At the point that our Gospel reading begins, Elizabeth had had 6 months to savor all of this unexpected joy—her gray world unexpectedly turned bright—and to anticipate the birth of her son John and dream about how the angel’s words would be fulfilled in his life.

And then she got another surprise, which topped all the others. She spotted her younger relative Mary walking up the hill toward her house—and that in itself was a wonderful surprise, to receive a visit from this loving young woman who would help her out and share in her joy.

And then, in an instant, something shot through Elizabeth and she knew that it was much, much more. She couldn’t have known, naturally, that Mary was coming; or that she was pregnant (it had probably only been a couple weeks since the baby was conceived in her); or that she too had been visited by the angel; or who her baby was. But then, supernaturally, in an instant, the Holy Spirit filled her and her son within her, and they both knew. They knew something that no one in Israel could have ever expected, even from the thousands of years that they had known the Lord and worshiped him and believed his truth and followed his ways. They knew that Almighty God himself, Creator of all, holy beyond all limit, was contained in Mary’s womb.

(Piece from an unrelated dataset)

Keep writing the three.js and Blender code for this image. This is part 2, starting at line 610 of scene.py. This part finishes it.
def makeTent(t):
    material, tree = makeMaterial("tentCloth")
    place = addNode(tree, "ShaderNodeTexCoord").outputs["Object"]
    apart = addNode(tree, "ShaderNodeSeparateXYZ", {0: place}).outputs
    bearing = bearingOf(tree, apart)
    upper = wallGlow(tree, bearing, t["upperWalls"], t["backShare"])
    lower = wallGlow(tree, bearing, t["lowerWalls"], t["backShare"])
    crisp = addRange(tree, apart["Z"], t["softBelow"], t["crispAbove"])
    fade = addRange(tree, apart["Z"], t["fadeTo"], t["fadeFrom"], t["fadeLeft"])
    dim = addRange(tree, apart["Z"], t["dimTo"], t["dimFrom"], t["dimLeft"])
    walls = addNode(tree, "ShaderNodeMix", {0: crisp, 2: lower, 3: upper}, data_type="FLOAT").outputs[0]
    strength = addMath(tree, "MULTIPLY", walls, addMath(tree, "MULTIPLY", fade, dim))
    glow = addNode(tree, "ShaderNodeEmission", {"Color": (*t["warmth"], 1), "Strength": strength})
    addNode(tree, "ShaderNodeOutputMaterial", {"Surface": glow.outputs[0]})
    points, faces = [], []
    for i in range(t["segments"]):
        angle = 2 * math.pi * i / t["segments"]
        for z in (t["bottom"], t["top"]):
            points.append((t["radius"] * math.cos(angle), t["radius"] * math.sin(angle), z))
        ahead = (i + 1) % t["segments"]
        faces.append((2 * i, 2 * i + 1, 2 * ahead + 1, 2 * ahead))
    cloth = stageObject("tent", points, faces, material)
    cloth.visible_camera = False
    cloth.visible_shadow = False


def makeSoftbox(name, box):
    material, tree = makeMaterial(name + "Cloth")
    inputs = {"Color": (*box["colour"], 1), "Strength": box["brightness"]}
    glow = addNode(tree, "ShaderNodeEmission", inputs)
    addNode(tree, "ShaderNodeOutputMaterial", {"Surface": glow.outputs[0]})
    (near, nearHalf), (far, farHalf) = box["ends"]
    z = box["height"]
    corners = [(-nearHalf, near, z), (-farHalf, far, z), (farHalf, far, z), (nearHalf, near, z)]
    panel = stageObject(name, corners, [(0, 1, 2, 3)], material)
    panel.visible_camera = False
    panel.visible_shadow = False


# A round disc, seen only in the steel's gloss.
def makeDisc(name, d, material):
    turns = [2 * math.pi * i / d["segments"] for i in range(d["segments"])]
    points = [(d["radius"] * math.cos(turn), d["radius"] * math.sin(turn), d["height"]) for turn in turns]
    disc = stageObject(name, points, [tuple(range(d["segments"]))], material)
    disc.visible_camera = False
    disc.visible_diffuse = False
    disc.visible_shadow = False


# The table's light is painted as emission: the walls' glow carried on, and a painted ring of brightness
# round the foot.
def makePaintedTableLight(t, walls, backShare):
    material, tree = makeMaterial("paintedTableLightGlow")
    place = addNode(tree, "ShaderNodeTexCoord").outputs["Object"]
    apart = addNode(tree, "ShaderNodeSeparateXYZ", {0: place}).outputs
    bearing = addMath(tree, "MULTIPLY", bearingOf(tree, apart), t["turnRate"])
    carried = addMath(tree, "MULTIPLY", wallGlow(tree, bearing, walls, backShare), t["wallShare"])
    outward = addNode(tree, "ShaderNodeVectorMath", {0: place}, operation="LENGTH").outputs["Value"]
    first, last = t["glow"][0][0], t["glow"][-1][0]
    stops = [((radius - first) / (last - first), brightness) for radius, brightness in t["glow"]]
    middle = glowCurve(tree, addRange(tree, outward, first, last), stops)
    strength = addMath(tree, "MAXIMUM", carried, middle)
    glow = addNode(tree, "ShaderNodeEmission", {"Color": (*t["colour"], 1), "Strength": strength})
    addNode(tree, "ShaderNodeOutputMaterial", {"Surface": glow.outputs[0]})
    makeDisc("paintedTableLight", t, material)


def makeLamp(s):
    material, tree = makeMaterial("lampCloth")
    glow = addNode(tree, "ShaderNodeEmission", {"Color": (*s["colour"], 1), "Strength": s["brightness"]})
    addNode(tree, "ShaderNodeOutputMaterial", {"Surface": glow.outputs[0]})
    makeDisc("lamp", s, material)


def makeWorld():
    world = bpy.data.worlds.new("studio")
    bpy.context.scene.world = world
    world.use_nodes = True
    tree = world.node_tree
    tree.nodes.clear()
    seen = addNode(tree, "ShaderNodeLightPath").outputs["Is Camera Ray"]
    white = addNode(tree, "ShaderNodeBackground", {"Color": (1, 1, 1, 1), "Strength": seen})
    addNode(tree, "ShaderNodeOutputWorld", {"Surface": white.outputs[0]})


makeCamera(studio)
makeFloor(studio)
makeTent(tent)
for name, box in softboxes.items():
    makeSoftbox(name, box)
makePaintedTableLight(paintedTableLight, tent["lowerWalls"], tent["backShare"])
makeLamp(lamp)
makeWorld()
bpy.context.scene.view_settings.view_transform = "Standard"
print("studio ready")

“Blessed are you among women, and blessed is the fruit of your womb. And how does this happen to me, that the mother of my Lord should come to me?”

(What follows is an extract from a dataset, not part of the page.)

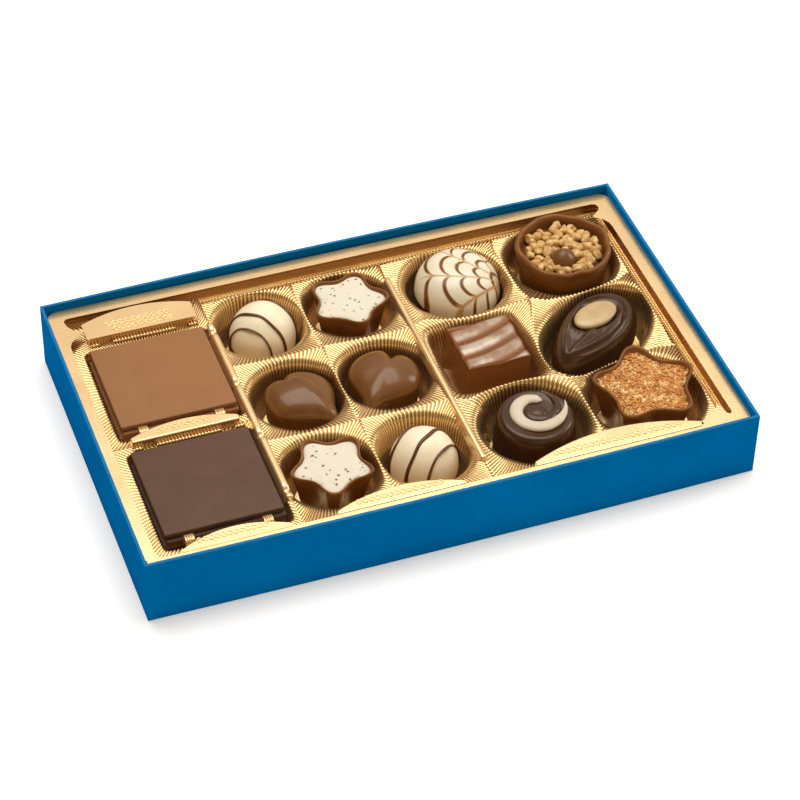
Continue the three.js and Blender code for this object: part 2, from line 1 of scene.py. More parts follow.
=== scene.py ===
# %% [markdown]
# # A box of chocolate pralines
#
# The object is an open cardboard box with a thin gold tray. Two stacks of thin chocolate
# squares lie in the wells on the left, and twelve pralines lie in cups of their own. The frame
# holds every piece as a plain solid at its real place. This lesson gives each piece its fine
# shape and its finish, one after the other, from the box inwards to the crumbs.

# %% Load the frame
import math

import bpy
import numpy as np
from mathutils import Matrix, Vector, noise


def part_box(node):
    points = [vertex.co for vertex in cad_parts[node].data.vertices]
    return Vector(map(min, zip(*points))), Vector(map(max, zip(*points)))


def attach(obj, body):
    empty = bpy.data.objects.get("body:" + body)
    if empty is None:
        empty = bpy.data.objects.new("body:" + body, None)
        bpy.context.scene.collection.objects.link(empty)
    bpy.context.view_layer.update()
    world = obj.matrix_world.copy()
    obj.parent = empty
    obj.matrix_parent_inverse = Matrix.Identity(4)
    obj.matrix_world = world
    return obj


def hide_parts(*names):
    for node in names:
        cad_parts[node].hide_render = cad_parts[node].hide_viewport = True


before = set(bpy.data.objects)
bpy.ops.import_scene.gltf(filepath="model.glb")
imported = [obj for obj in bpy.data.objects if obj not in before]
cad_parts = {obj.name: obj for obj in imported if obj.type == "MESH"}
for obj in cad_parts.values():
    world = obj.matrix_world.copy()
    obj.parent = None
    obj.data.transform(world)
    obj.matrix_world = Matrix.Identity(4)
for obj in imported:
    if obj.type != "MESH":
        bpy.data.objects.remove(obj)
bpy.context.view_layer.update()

MM = 0.001                      # the scene is in metres, the pieces are thought of in millimetres
print("nodes in the frame:", len(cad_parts))

# %% [markdown]
# The camera looks down on the box from the front left through a long lens, so that the long
# sides stay almost parallel. A camera can be turned with Euler angles, but three directions are
# easier to read: right, up and backwards, worked out from an azimuth, an elevation and a roll.

# %% Camera
AZIMUTH = math.radians(-20.7727)
ELEVATION = math.radians(43.1542)
ROLL = math.radians(1.3727)
CAMERA_PLACE = Vector((-0.245124, -0.653109, 0.660907))
LENS = 126.91


def camera_turn():
    """The camera's right, up and backward directions as the columns of a matrix."""
    back = Vector((math.sin(AZIMUTH) * math.cos(ELEVATION),
                   -math.cos(AZIMUTH) * math.cos(ELEVATION), math.sin(ELEVATION)))
    level_right = Vector((0, 0, 1)).cross(back).normalized()
    level_up = back.cross(level_right)
    right = level_right * math.cos(ROLL) + level_up * math.sin(ROLL)
    return Matrix((right, back.cross(right), back)).transposed().to_4x4()


camera = bpy.data.objects.new("camera", bpy.data.cameras.new("camera"))
bpy.context.scene.collection.objects.link(camera)
camera.data.lens = LENS
camera.data.sensor_width = 36
camera.matrix_world = Matrix.Translation(CAMERA_PLACE) @ camera_turn()
bpy.context.scene.camera = camera
print("camera at", tuple(round(c, 3) for c in CAMERA_PLACE))

# %% [markdown]
# Gold film shows nothing of its own: it shows what stands round it. So the light is one very
# large soft panel over the box, a warm one low in front that the far walls of the cups mirror,
# a smaller one at the right for the highlights on the glossy chocolate, and a world that is
# bright towards the back right and dim and warm elsewhere. The two sides of each rib then
# mirror different light, which even light from above can't do.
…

During this Advent season, we have been preparing ourselves to welcome the Lord at his advent, his coming, which we anticipate. And for the past two weeks we have heard from St. Elizabeth’s son, John the Baptist, as one of the great figures of Advent—for his entire life and his very being were dedicated to preparing people to welcome the Lord. And so we have heard again his preaching of repentance and conversion of life.

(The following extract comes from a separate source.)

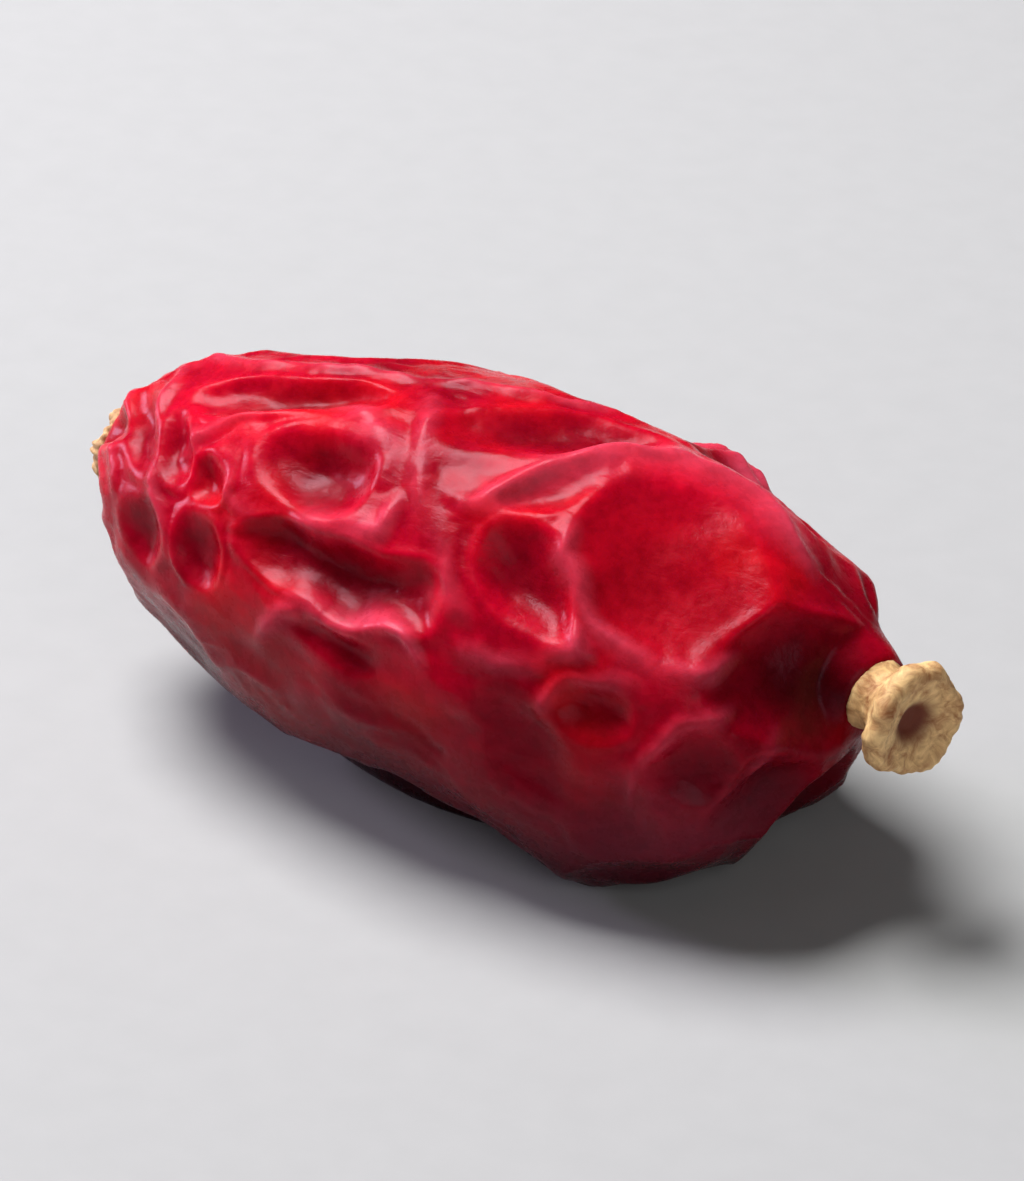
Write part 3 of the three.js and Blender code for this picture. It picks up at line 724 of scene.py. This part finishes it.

But today we encounter the other great figure of Advent, as Elizabeth encounters her: and that is the Virgin Mary, her relative, the mother of Jesus and our mother. And the Virgin Mary communicates to us the likelihood of surprise and joy.

For Mary herself was surprised by the arrival of the angel, and by his invitation to her to become the Mother of God. She was small and ordinary, young, hidden, of no human importance. And neither she nor anyone else could have expected or comprehended the thought that God the Son would become man; that she would become the Mother of God; that she would carry him in her womb for 9 months and raise him and accompany him for his whole life. But she said yes; and she believed. As Elizabeth said to her: “Blessed are you who believed that what was spoken to you by the Lord would be fulfilled.”

Christ the Lord had arrived; and our Lady had been the first to welcome him in his advent. And then she proceeded to surprise Elizabeth with joy. For it was Mary who took the initiative to set out and travel in haste and enter Zechariah’s house and greet Elizabeth; and Elizabeth simply welcomed her, and the joy that filled her, and the Christ whom she brought with her.

And as we draw near the close of this Advent season, we—you and I—can be on the lookout for the arrival of the Virgin Mary as well. For she is your mother, given to you by Christ; and she loves you very much, and wants nothing more than for you and her Son to draw even closer together in this beautiful season. With her loving presence and her gentle touch, she reassures you that it is wonderful to say yes to Christ; that it is worth it; that there is nothing to fear; that indeed you should “do whatever he tells you.” (John 2:5)

That in this season you should allow yourself to be surprised by joy.